The identification process continued throughout the morning while the sun rose higher in the sky and temperatures reached the high eighties. No water was offered. Tempers flared and from time to tim
e a prisoner lunged at a deserter who had denounced him as a rebel. A young thief who had fought to defend the revolt spit in the face of his former capo, Frank Brancato, when Brancato accepted classification as a non–combatant thief. While Brancato would be returned to a conventional prison, the vandals who had been the revolt's vanguard faced execution or transfer north to Yellowknife with the politicals.
The vandals' hostility reached a fever pitch when Jack Whiting singled out Jimmy Vega and a half dozen other thieves as combatants. Jimmy seethed with rage but said nothing as long as the Wart remained at the front of the assembled group. But as Whiting paced up and down the columns in his search for rebels, Vega's right hand slipped inside his coveralls, as if hunting for lice. When Whiting came within three rows of him Vega pulled a pair of throwing darts from his waistband and hurled them one after another at Whiting's back. One hit Whiting over the left kidney and penetrated the full length of its four–inch, steel tip, while the other dangled from the back of Whiting's right thigh.

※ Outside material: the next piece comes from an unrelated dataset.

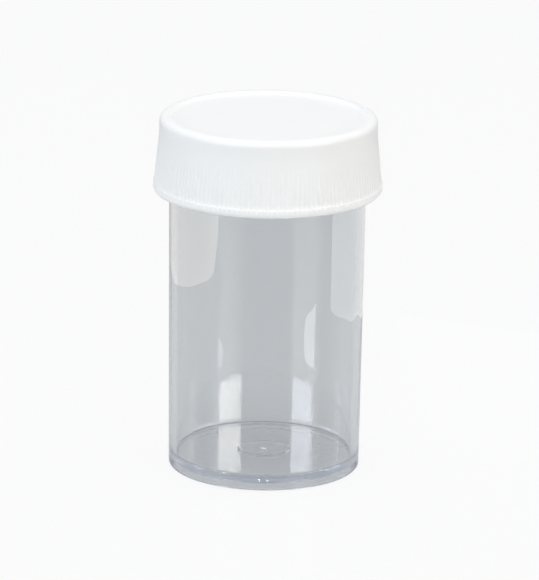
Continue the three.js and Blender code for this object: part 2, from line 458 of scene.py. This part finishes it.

Whiting screamed in agony. His face turned dark as he reached behind him to remove the dart from his back and toss it to the ground in disgust. Then he pulled the dart out of his leg and examined it. But as he did, his nose twitched as if he smelled something strange and he held the dart by its fins to sniff at it.
"Oh, my God!" he wailed when he identified the smell. "Medic!"
To his horror, the Wart had discovered that the tip of the throwing dart had been smeared with feces like the blade Brian Gaffney had used to attack Glenn Reineke.